Un recul sur les faits de l’histoire (que Benjamin Stora connaît très bien). Un recul sur les attentes algériennes. Un recul sur les déclarations d’Emmanuel Macron lui-même. Il vaut la peine de rappeler ce qu’en février 2017, en tant que candidat à la Présidence de la République, Emmanuel Macron déclarait à la télévision algérienne : « La colonisation fait partie de l’histoire française. C’est un crime, c’est un crime contre l’humanité, c’est une vraie barbarie. Et ça fait partie de ce passé que nous devons regarder en face, en présentant nos excuses à l’égard de celles et ceux envers lesquels nous avons commis ces gestes » (1). Et il n’y là qu’une des phrases fortes qu’il osa prononcer…
Évidemment, de tels propos avaient manifestement pour objet de montrer une volonté et une capacité d’être en rupture avec tout ce qui a précédé, avec la pusillanimité des présidences précédentes… Cela voulait dire : moi, Emmanuel Macron, voyez comme j’ose bousculer jusqu’à l’histoire elle-même… Qu’en reste-t-il ? Et puis, comment croire à la sincérité d’Emmanuel Macron, hier, quand celui-ci, depuis, n’a jamais fait que soutenir une autre politique de colonisation, la colonisation israélienne productrice de crimes de guerre voire crimes contre l’humanité ? Des crimes susceptibles maintenant de condamnation par la Cour Pénale Internationale qui vient de se dire compétente pour en juger.
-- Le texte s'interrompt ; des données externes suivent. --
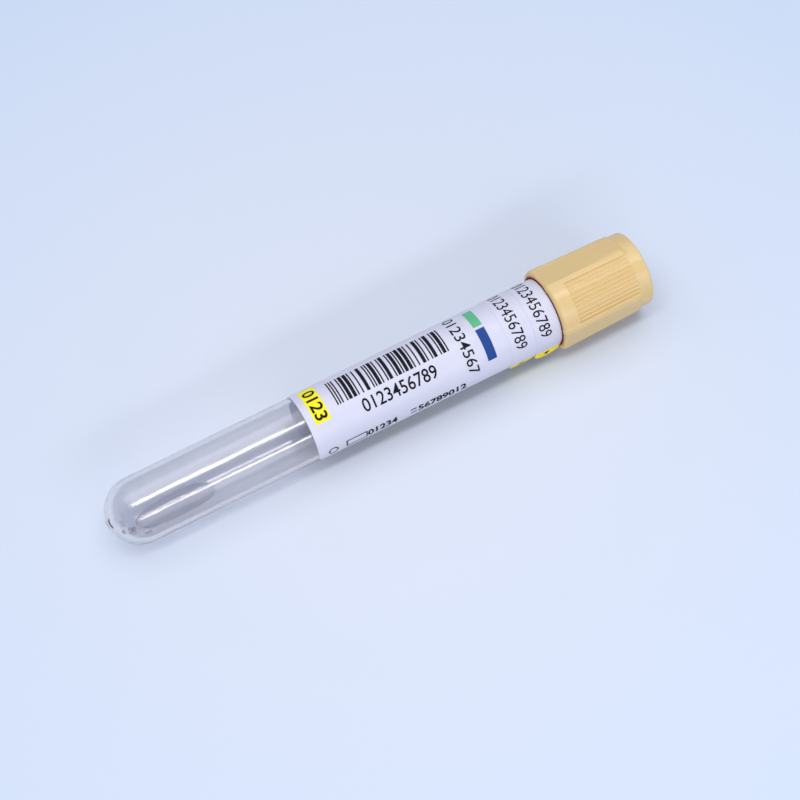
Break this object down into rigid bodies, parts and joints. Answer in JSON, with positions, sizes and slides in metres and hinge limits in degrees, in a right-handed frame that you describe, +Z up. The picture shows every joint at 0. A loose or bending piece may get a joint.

Certains plaideront qu’il est difficile de comparer. Mais en politique les valeurs ne sont pas des variables d’ajustement.
Posons-nous la question. Devant quoi, devant qui la France officielle recule-t-elle aujourd’hui ? Devant la peur. La peur politique et la peur électoraliste. La peur des effets d’un langage de vérité. Il est consternant qu’un Président ayant passé son temps à se prévaloir d’un discours de transgression, et à se présenter comme celui qui ose intervenir sur des terrains où personne n’eut l’audace de s’aventurer auparavant, puisse aujourd’hui être pris de vertige devant ce que la vérité historique, systémique et criminelle du colonialisme et de ses atrocités pourrait déclencher : des débats frénétiques et des critiques agressives (n’en doutons pas) dans les réalités de la France d’aujourd’hui. Ne pas avoir la témérité de prendre frontalement les thèses de l’extrême droite et des nostalgiques de l’Algérie française alors que se dessinent des élections décisives… Est-ce vraiment digne ? Ne pas avoir la détermination à regarder l’histoire en face à cause de confrontations politiques et idéologiques inévitables… Est-ce acceptable ? Voilà qui en dit beaucoup sur le manque de courage de la France officielle d’aujourd’hui. Et puis, à ne pas vouloir trancher on entretient justement les thèses de ceux qui ne veulent rien ni accepter, ni reconnaître d’une histoire forcément très accusatrice.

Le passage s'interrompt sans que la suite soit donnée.